Speaking of podcasts, Professor Helberg runs a podcast called re:verb. The podcast was formed alongside other Ph.D. students at Carnegie Mellon University. As one of the co-executive producers, he said that they aimed to create a podcast that is educational yet engaging with intriguing content focused around the significance of rhetoric. “We need to make the public aware that what we do here in the humanities is really relevant and can really help expand people’s critical capacities too, especially like sussing out misinformation and disinformation, being able to rhetorically reckon with the narratives that we are experiencing a deluge of on a daily basis.”

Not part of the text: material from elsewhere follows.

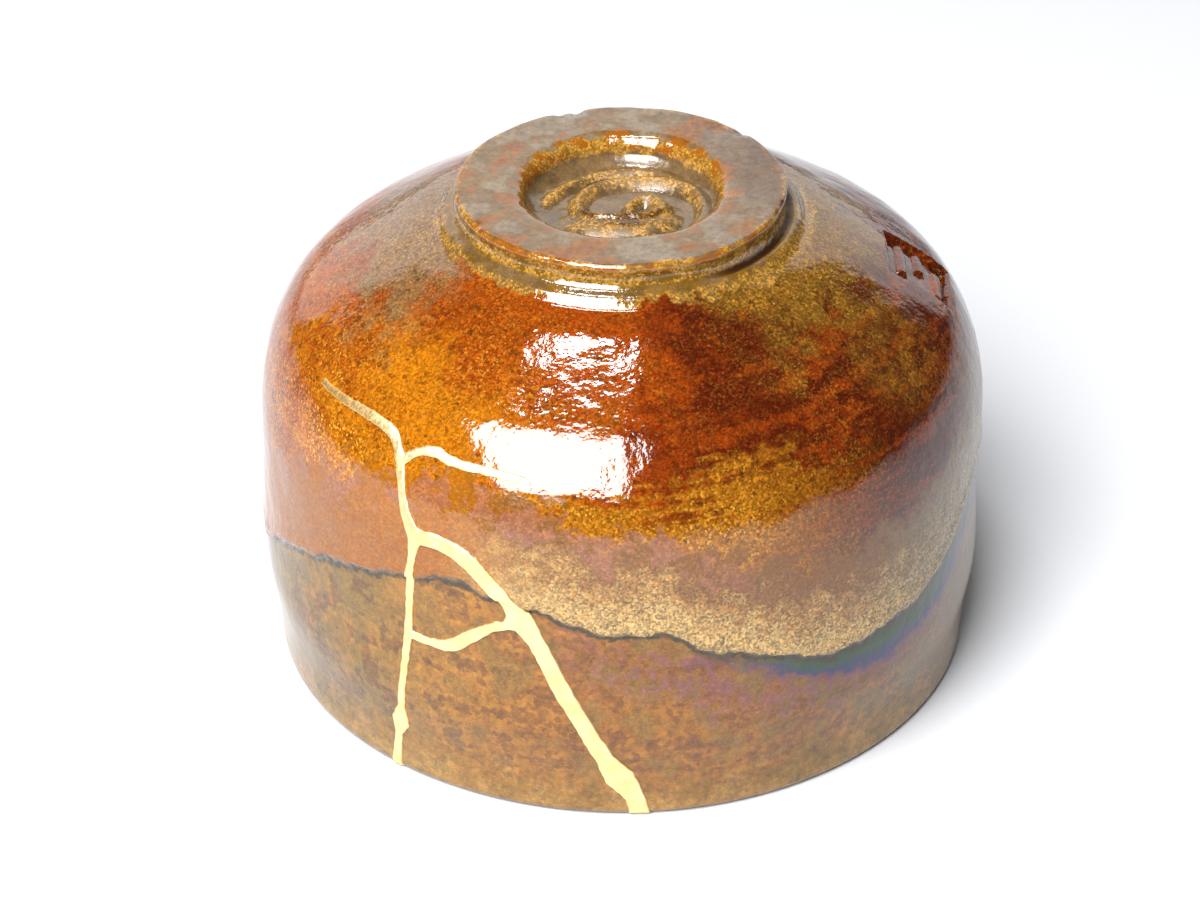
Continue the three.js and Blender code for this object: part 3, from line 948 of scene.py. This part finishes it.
def table_material():
    """Matt white with a fine grain."""
    mix = Recipe(bpy.data.materials.new("White table"))
    relief = mix.clouds(mix.place(), 1.5, 2) * 0.01
    return mix.finish({"Base Color": (0.565, 0.575, 0.6), "Roughness": 0.9, "Normal": mix.bump(relief)})


def hue(name, description, value):
    """A colour that the user can set."""
    return bpy.props.FloatVectorProperty(
        name=name, description=description, default=value, size=3, min=0, max=1, subtype="COLOR")


class KintsugiBowlLook(bpy.types.PropertyGroup):
    """Colours of the glazes and the gold."""
    honey: hue("Honey", "Thick glaze where it is golden", (0.25, 0.075, 0.0012))
    amber: hue("Amber", "Thick glaze between the honey and the red", (0.2, 0.042, 0.0008))
    red_amber: hue("Red amber", "Thick glaze where it is red", (0.145, 0.02, 0.0006))
    chestnut: hue("Chestnut", "Thick glaze at its darkest", (0.052, 0.005, 0.0004))
    # Also used as the painted shadow in the groove at the foot's right.
    dark_amber: hue("Dark amber", "Pits and pooled glaze", (0.03, 0.006, 0.0005))
    gold_brown: hue("Gold brown", "The flecked belly", (0.2, 0.068, 0.003))
    # The flecks' colour is partly a painted glint of the lights off the crystals.
    fleck: hue("Fleck", "Small bright crystals", (0.6, 0.3, 0.03))
    white_fleck: hue("Pale fleck", "Small pale crystals near the edge", (0.6, 0.45, 0.2))
    olive: hue("Olive", "Olive patches", (0.11, 0.055, 0.006))
    pale_crystal: hue("Pale crystals", "Crystals at the edge", (0.32, 0.19, 0.06))
    crystal: hue("Crystals", "Crystals above the edge", (0.26, 0.125, 0.028))
    mauve_crystal: hue("Mauve crystals", "Crystals under the amber", (0.16, 0.062, 0.012))
    olive_crystal: hue("Olive crystals", "Patch of olive crystals", (0.14, 0.072, 0.008))
    grey_crystal: hue("Grey crystals", "Crystals at the right", (0.15, 0.1, 0.035))
    lilac: hue("Lilac", "Milky patches under the amber", (0.22, 0.085, 0.045))
    rosy: hue("Rosy", "Thick glaze near its edge where it is rosy", (0.25, 0.088, 0.008))
    # Painted as the shadow right under the thick glaze's edge.
    line: hue("Edge", "Lower edge of the thick glaze", (0.02, 0.014, 0.002))
    thin: hue("Thin glaze", "Thin lower glaze", (0.2, 0.07, 0.003))
    thin_light: hue("Light thin glaze", "Thin lower glaze where it is light", (0.26, 0.105, 0.008))
    thin_olive: hue("Olive thin glaze", "Thin lower glaze where it is olive", (0.15, 0.085, 0.012))
    thin_dark: hue("Dark thin glaze", "Thin lower glaze in its dark patches", (0.12, 0.035, 0.004))
    thin_pale: hue("Pale thin glaze", "Thin lower glaze at the rim", (0.28, 0.155, 0.035))
    lustre_purple: hue("Purple lustre", "Lustre under the edge", (0.13, 0.04, 0.05))
    lustre_blue: hue("Blue lustre", "Lustre under the edge, in its blue band", (0.01, 0.02, 0.1))
    lustre_teal: hue("Teal lustre", "Lustre right under the edge", (0.002, 0.05, 0.022))
    foot: hue("Foot", "Worn glaze on the foot ring", (0.12, 0.07, 0.028))
    foot_brown: hue("Brown foot", "Brown patches of the foot ring", (0.16, 0.055, 0.006))
    foot_pale: hue("Pale foot", "Pale patches of the foot ring", (0.14, 0.1, 0.06))
    foot_dark: hue("Dark foot", "Foot ring where it is darkest", (0.065, 0.028, 0.008))
    foot_orange: hue("Orange lip", "Lips of the foot ring", (0.2, 0.062, 0.004))
    foot_gold: hue("Gold lip", "Grains on the foot's wall and lips", (0.24, 0.12, 0.018))
    recess: hue("Recess", "Glaze in the recess", (0.08, 0.05, 0.02))
    gold: hue("Gold", "Burnished gold", (1, 0.8, 0.44))
    worn_gold: hue("Worn gold", "Gold where it is thin", (0.85, 0.5, 0.15))


# -------------------- dressing the pieces

def write_above_line(piece):
    """Stores each point's height above the glaze line for the material."""
    heights = above_glaze_line(points_of(piece))
    attribute = piece.data.attributes.new("above_line", "FLOAT", "POINT")
    attribute.data.foreach_set("value", heights.astype(np.float32))


def dress(piece, material, node):
    piece.data.materials.clear()
    piece.data.materials.append(material)
    take(piece)
    bpy.ops.object.shade_smooth_by_angle(angle=math.radians(40))
    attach(piece, "root")
    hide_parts(node)


class BOWL_OT_throw(bpy.types.Operator):
    """Throws, carves, glazes and breaks the bowl"""
    bl_idname = "kintsugi.throw_bowl"
    bl_label = "Bowl and shards"

    def execute(self, context):
        scene = context.scene
        bowl = throw_bowl(scene.kintsugi_bowl)
        press_seal(bowl, scene.kintsugi_bowl)
        carve_swirl(bowl)
        wear_foot(bowl)
        lay_glaze(bowl, scene.kintsugi_bowl)
        whole = bowl.copy()
        whole.data = bowl.data.copy()
        whole.name = "Unbroken"
        scene.collection.objects.link(whole)
        glaze = glaze_material(scene.kintsugi_look)
        pieces = break_bowl(bowl, scene.kintsugi_seam)
        for piece, node in zip(pieces, ("bowl_body", "rim_shard", "wall_shard")):
            write_above_line(piece)
            dress(piece, glaze, node)
        return {"FINISHED"}


class BOWL_OT_mend(bpy.types.Operator):
    """Mends the breaks with gold"""
    bl_idname = "kintsugi.mend_bowl"
    bl_label = "Gold seam"

    def execute(self, context):
        whole = bpy.data.objects["Unbroken"]
        gold = mend(surface_of(whole), context.scene.kintsugi_seam)
        bpy.data.objects.remove(whole)
        dress(gold, gold_material(context.scene.kintsugi_look), "gold_seam")
        return {"FINISHED"}


def softbox(name, middle, across, width, height, radiance):
    """A soft rectangular light that faces the bowl; across is the way that its width runs."""
    light = bpy.data.lights.new(name, "AREA")
    light.shape = "RECTANGLE"
    light.size, light.size_y = width, height
    light.energy = radiance * math.pi * width * height
    lamp = bpy.data.objects.new(name, light)
    back = (Vector(middle) - LIT_POINT).normalized()
    sideways = (Vector(across) - back * back.dot(Vector(across))).normalized()
    axes = Matrix((sideways, back.cross(sideways), back)).transposed()
    lamp.matrix_world = Matrix.Translation(middle) @ axes.to_4x4()
    bpy.context.scene.collection.objects.link(lamp)
    return lamp


def studio_surround():
    """A pale wall behind the table, a dim room elsewhere, and plain white to the camera."""
    room = Recipe(bpy.data.worlds.new("Studio"))
    direction = room.node("ShaderNodeTexCoord", output="Generated")
    x, y, z = room.parts(direction)
    wall = (y * 0.985 + z * 0.174).rise(0.73, 0.79)
    glow = wall * (SURROUND - DIM_ROOM) + DIM_ROOM
    seen = room.node("ShaderNodeLightPath", output="Is Camera Ray")
    strength = glow * (1 - seen) + seen
    light = room.node("ShaderNodeBackground", {}, {"Color": (1, 1, 1), "Strength": strength})
    room.node("ShaderNodeOutputWorld", {}, {"Surface": light})
    bpy.context.scene.world = room.owner


class BOWL_OT_stage(bpy.types.Operator):
    """Sets up the white table, the lights and the camera"""
    bl_idname = "kintsugi.set_stage"
    bl_label = "Stage"

    def execute(self, context):
        take()
        bpy.ops.mesh.primitive_plane_add(size=6)
        table = context.object
        table.name = "Table"
        table.data.materials.append(table_material())
        softbox(
            "Main softbox", (-0.31, -0.59, 0.84), across=(0.95, -0.23, 0.21), width=0.66, height=0.9, radiance=17)
        softbox(
            "Overhead softbox", (-0.13, 0, 0.96), across=(0.98, -0.18, 0), width=0.28, height=0.1, radiance=30)
        studio_surround()
        lens = bpy.data.cameras.new("Camera")
        lens.sensor_width = 36
        lens.lens = LENS
        lens.clip_start = 0.01
        camera = bpy.data.objects.new("Camera", lens)
        back = Vector((0, -math.cos(CAMERA_RISE), math.sin(CAMERA_RISE))) * CAMERA_DISTANCE
        turn = Matrix.Rotation(math.pi / 2 - CAMERA_RISE, 4, "X") @ Matrix.Rotation(-CAMERA_ROLL, 4, "Z")
        camera.matrix_world = Matrix.Translation((CAMERA_TARGET + back) * MM) @ turn
        context.scene.collection.objects.link(camera)
        context.scene.camera = camera
        context.scene.view_settings.view_transform = "Standard"
        return {"FINISHED"}


class BOWL_PT_panel(bpy.types.Panel):
    """Lists the bowl's settings and its steps"""
    bl_idname = "BOWL_PT_panel"
    bl_label = "Kintsugi tea bowl"
    bl_space_type = "VIEW_3D"
    bl_region_type = "UI"
    bl_category = "Bowl"

    def draw(self, context):
        for group in (context.scene.kintsugi_bowl, context.scene.kintsugi_seam, context.scene.kintsugi_look):
            box = self.layout.box()
            for name in group.__annotations__:
                box.prop(group, name)
        for step in STEPS:
            self.layout.operator(step.bl_idname)


STEPS = (BOWL_OT_throw, BOWL_OT_mend, BOWL_OT_stage)
SETTINGS = {
    "kintsugi_bowl": KintsugiBowlForm,
    "kintsugi_seam": KintsugiSeamForm,
    "kintsugi_look": KintsugiBowlLook,
}


def register():
    for group in (*SETTINGS.values(), *STEPS, BOWL_PT_panel):
        bpy.utils.register_class(group)
    for name, group in SETTINGS.items():
        setattr(bpy.types.Scene, name, bpy.props.PointerProperty(type=group))


def unregister():
    for name in SETTINGS:
        delattr(bpy.types.Scene, name)
    for group in reversed((*SETTINGS.values(), *STEPS, BOWL_PT_panel)):
        bpy.utils.unregister_class(group)


def main():
    register()
    bpy.ops.kintsugi.throw_bowl()
    bpy.ops.kintsugi.mend_bowl()
    bpy.ops.kintsugi.set_stage()


if __name__ == "__main__":
    main()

The re:verb podcast gained recognition in other classrooms, as he mentioned that it was web-trafficked by over twenty syllabi, meaning that instructors in the United States were assigning the podcast as a classroom resource. Helberg adds that this is an example of how students learn and study in more digital manners, “it gives students another way to engage with intellectual information that’s not just reading.” When asked what his favorite topic or episode is, Helberg said Episode 71: “re:pronouns.” He said he and his team “were, in addition to being kind of confounded at the backlash that this is getting from various kind of like culture warriors out on the Internet, we also wanted to do kind of a deep dive into the linguistic history of singular ‘they.’”
Outside of the classroom, Helberg’s ventures place him outdoors. Along with his recent interests in kayaking in New England and traveling the waterways of Connecticut, something that makes Helberg stand out is that his “favorite thing to do is to go to my students’ sports games” to further connect with his students beyond the classroom norm. “It’s just kind of nice to see students in a different venue that’s outside of the classroom. It reminds us that we know that we are whole people that have lives outside of the classroom. We can sometimes forget that about our students, too, so that’s kind of a nice reminder. It’s also just really cool to see Trinity students win at sports a lot of the time, too.”